I am once again taken to school and instructed as to what tea should taste like. My goodness.
I implore all of you to purchase some samples from this guy. Please! Seriously, your minds will be blown. It’s that good!
edit: now that i’m a little more versed in the world of puerh, i can honestly say that this one is a cut above, like pretty much all tea from this shop. if hindsight serves me there was a distinct cleanliness and clarity to the flavors which, at this point, i won’t be able to extract from memory. they were good ones though.
You have me sold! Actually I was old w/ “97” and “raw”:) What is it lacking to gain those extra 3 points?

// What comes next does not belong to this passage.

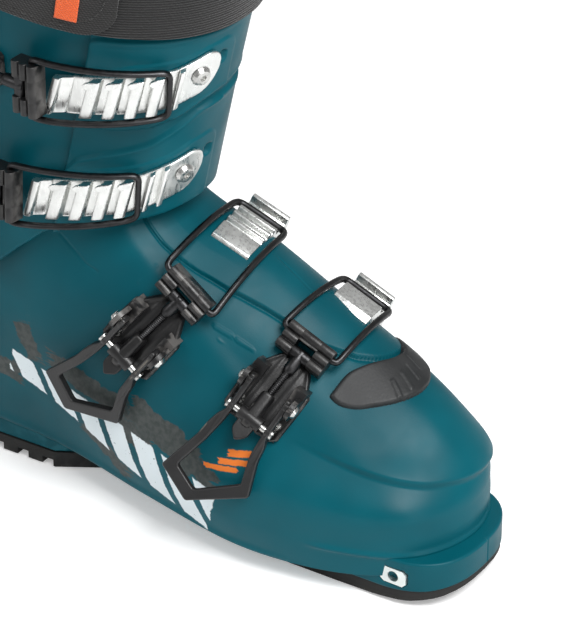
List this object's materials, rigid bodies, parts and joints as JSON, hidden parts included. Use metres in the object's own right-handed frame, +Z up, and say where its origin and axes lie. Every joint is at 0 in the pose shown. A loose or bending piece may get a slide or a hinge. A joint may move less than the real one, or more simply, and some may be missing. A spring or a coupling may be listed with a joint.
{
  "type": "alpine ski boot",
  "caption": "Right alpine ski boot with hinged cuff, walk mode, grip soles and micro-adjust lever buckles",
  "frame": {"origin": "on the ground, under the middle of the 305 mm sole length, on the sole centreline", "axes": "+X toward the toe, +Y to the inner (medial) side, +Z up"},
  "size_m": [0.3065, 0.1261, 0.3145],
  "materials": {
    "teal_shell": "satin",
    "black_plastic": "matte",
    "rubber": "matte",
    "steel": "satin",
    "alu": "satin",
    "foam_fabric": "woven",
    "strap_fabric": "woven",
    "grey_plastic": "matte"
  },
  "bodies": {
    "shell": {"lower_shell": "teal_shell", "toe_rubber_cover": "rubber", "toe_sole": "rubber", "heel_sole": "rubber", "toe_pin_insert": "steel", "heel_pin_insert": "steel", "sole_screws": "steel", "bootboard": "grey_plastic", "footbed": "grey_plastic", "liner_foot": "foam_fabric", "pivot_bolts": "steel", "lock_bar": "steel", "instep_catch": "alu", "toe_catch": "alu", "base_rivets_shell": "steel", "b3_base": "black_plastic", "b3_pivot_pins": "steel", "b4_base": "black_plastic", "b4_pivot_pins": "steel"},
    "cuff": {"cuff": "teal_shell", "rear_spoiler": "black_plastic", "liner_cuff": "foam_fabric", "liner_tongue": "foam_fabric", "power_strap": "strap_fabric", "strap_rivets": "steel", "upper_ladder": "alu", "lower_ladder": "alu", "ladder_screws": "steel", "base_rivets_cuff": "steel", "b1_base": "black_plastic", "b1_pivot_pins": "steel", "b2_base": "black_plastic", "b2_pivot_pins": "steel", "walk_pin": "steel"},
    "walk_lever": {"walk_lever": "black_plastic"},
    "b1_lever": {"b1_lever": "black_plastic", "b1_clevis_pin": "steel"},
    "b1_clevis": {"b1_clevis": "black_plastic"},
    "b1_rod": {"b1_rod": "steel", "b1_block": "black_plastic"},
    "b1_bail": {"b1_bail": "steel"},
    "b2_lever": {"b2_lever": "black_plastic", "b2_clevis_pin": "steel"},
    "b2_clevis": {"b2_clevis": "black_plastic"},
    "b2_rod": {"b2_rod": "steel", "b2_block": "black_plastic"},
    "b2_bail": {"b2_bail": "steel"},
    "b3_lever": {"b3_lever": "black_plastic", "b3_clevis_pin": "steel"},
    "b3_clevis": {"b3_clevis": "black_plastic"},
    "b3_rod": {"b3_rod": "steel", "b3_block": "black_plastic"},
    "b3_bail": {"b3_bail": "steel"},
    "b4_lever": {"b4_lever": "black_plastic", "b4_clevis_pin": "steel"},
    "b4_clevis": {"b4_clevis": "black_plastic"},
    "b4_rod": {"b4_rod": "steel", "b4_block": "black_plastic"},
    "b4_bail": {"b4_bail": "steel"}
  },
  "joints": [
    {"name": "cuff_pivot", "type": "hinge", "parent": "shell", "child": "cuff", "pos_m": [-0.084, 0, 0.122], "axis": [0, 1, 0], "range_deg": [-18, 2]},
    {"name": "walk_lever_hinge", "type": "hinge", "parent": "cuff", "child": "walk_lever", "pos_m": [-0.1396, 0, 0.176], "axis": [0, -1, 0], "range_deg": [0, 55]},
    {"name": "b1_lever_hinge", "type": "hinge", "parent": "cuff", "child": "b1_lever", "pos_m": [-0.07582, -0.05651, 0.21311], "axis": [0.0023, 0.0132, 0.9999], "range_deg": [0, 110]},
    {"name": "b1_clevis_hinge", "type": "hinge", "parent": "b1_lever", "child": "b1_clevis", "pos_m": [-0.08972, -0.05474, 0.21311], "axis": [0.0023, 0.0132, 0.9999], "range_deg": [-110, 0]},
    {"name": "b1_rod_thread", "type": "slide", "parent": "b1_clevis", "child": "b1_rod", "axis": [0.998, -0.0626, -0.0014], "range_m": [0, 0.004]},
    {"name": "b1_bail_hinge", "type": "hinge", "parent": "b1_rod", "child": "b1_bail", "pos_m": [-0.03906, -0.05792, 0.21304], "axis": [-0.0023, -0.0132, -0.9999], "range_deg": [0, 55]},
    {"name": "b2_lever_hinge", "type": "hinge", "parent": "cuff", "child": "b2_lever", "pos_m": [-0.09347, -0.05532, 0.15797], "axis": [0.0097, 0.0585, 0.9982], "range_deg": [0, 110]},
    {"name": "b2_clevis_hinge", "type": "hinge", "parent": "b2_lever", "child": "b2_clevis", "pos_m": [-0.10738, -0.05363, 0.15801], "axis": [0.0097, 0.0585, 0.9982], "range_deg": [-110, 0]},
    {"name": "b2_rod_thread", "type": "slide", "parent": "b2_clevis", "child": "b2_rod", "axis": [0.998, -0.0624, -0.006], "range_m": [0, 0.004]},
    {"name": "b2_bail_hinge", "type": "hinge", "parent": "b2_rod", "child": "b2_bail", "pos_m": [-0.05516, -0.05689, 0.1577], "axis": [-0.0097, -0.0585, -0.9982], "range_deg": [0, 55]},
    {"name": "b3_lever_hinge", "type": "hinge", "parent": "shell", "child": "b3_lever", "pos_m": [0.0036, -0.0475, 0.0994], "axis": [-0.8019, 0, 0.5974], "range_deg": [0, 110]},
    {"name": "b3_clevis_hinge", "type": "hinge", "parent": "b3_lever", "child": "b3_clevis", "pos_m": [-0.00474, -0.0488, 0.08821], "axis": [-0.8019, 0, 0.5974], "range_deg": [-110, 0]},
    {"name": "b3_rod_thread", "type": "slide", "parent": "b3_clevis", "child": "b3_rod", "axis": [0.5464, 0.4042, 0.7335], "range_m": [0, 0.004]},
    {"name": "b3_bail_hinge", "type": "hinge", "parent": "b3_rod", "child": "b3_bail", "pos_m": [0.01933, -0.031, 0.12051], "axis": [0.8019, 0, -0.5974], "range_deg": [0, 99]},
    {"name": "b4_lever_hinge", "type": "hinge", "parent": "shell", "child": "b4_lever", "pos_m": [0.0628, -0.035, 0.086], "axis": [-0.9011, -0.05, 0.4307], "range_deg": [0, 110]},
    {"name": "b4_clevis_hinge", "type": "hinge", "parent": "b4_lever", "child": "b4_clevis", "pos_m": [0.05789, -0.04203, 0.07491], "axis": [-0.9011, -0.05, 0.4307], "range_deg": [-110, 0]},
    {"name": "b4_rod_thread", "type": "slide", "parent": "b4_clevis", "child": "b4_rod", "axis": [0.244, 0.7627, 0.599], "range_m": [0, 0.004]},
    {"name": "b4_bail_hinge", "type": "hinge", "parent": "b4_rod", "child": "b4_bail", "pos_m": [0.06791, -0.01073, 0.0995], "axis": [0.9011, 0.05, -0.4307], "range_deg": [0, 99]}
  ],
  "couplings": [
    {"joint": "b1_clevis_hinge", "follows": "b1_lever_hinge", "ratio": -1},
    {"joint": "b1_bail_hinge", "follows": "b1_lever_hinge", "ratio": 0.5},
    {"joint": "b2_clevis_hinge", "follows": "b2_lever_hinge", "ratio": -1},
    {"joint": "b2_bail_hinge", "follows": "b2_lever_hinge", "ratio": 0.5},
    {"joint": "b3_clevis_hinge", "follows": "b3_lever_hinge", "ratio": -1},
    {"joint": "b3_bail_hinge", "follows": "b3_lever_hinge", "ratio": 0.9},
    {"joint": "b4_clevis_hinge", "follows": "b4_lever_hinge", "ratio": -1},
    {"joint": "b4_bail_hinge", "follows": "b4_lever_hinge", "ratio": 0.9}
  ]
}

i cant justify giving any tea a 100 because, in my mind, that would make it insurmountable by any other tea. if i ever have the PERFECT tea it would get a 99.
that being said, please try the Menghai Green Brick as well. it is aged and has characteristics of what we have come to know as shu but it is different and so much more complex than many other teas, let alone shu puer, that ive had. im telling you it must be tasted to be believed.

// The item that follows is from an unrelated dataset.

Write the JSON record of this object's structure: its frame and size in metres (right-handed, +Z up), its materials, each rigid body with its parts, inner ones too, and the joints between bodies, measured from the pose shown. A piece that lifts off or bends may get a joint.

i know i know. get the sample size though and try it. theres really no reason for anyone to like a standard shu. theyre gross. this one is different though, in a class of its own. (it doesnt taste like poo AT ALL)
its really only 30% shu anyway. im sorry if im pushing it on you i just think you will be pleasantly surprised.
Oh. OH. oh.
I understand now. . . THIS is puerh. (Oh.) There is a balance of dank earth and cooling menthol overtone that delivers a full, very palatable complexity. Not every tea has to be mystifying to be very, very good.
And I know this is weird but I actually left the wet leaves out overnight (I couldn’t bring myself to throw them away) and had something like the fifth steepage the next day. Weird, yes, I know, but still so good. One of my absolute favorites.
A perfectly balanced intrigue; bold and roasty, juicy and sweet, delightfully complex, poised, calming. The list goes on. Seriously, spend some money and try this guy’s tea. (He also has a private tea room in SoHo I’ve yet to visit.)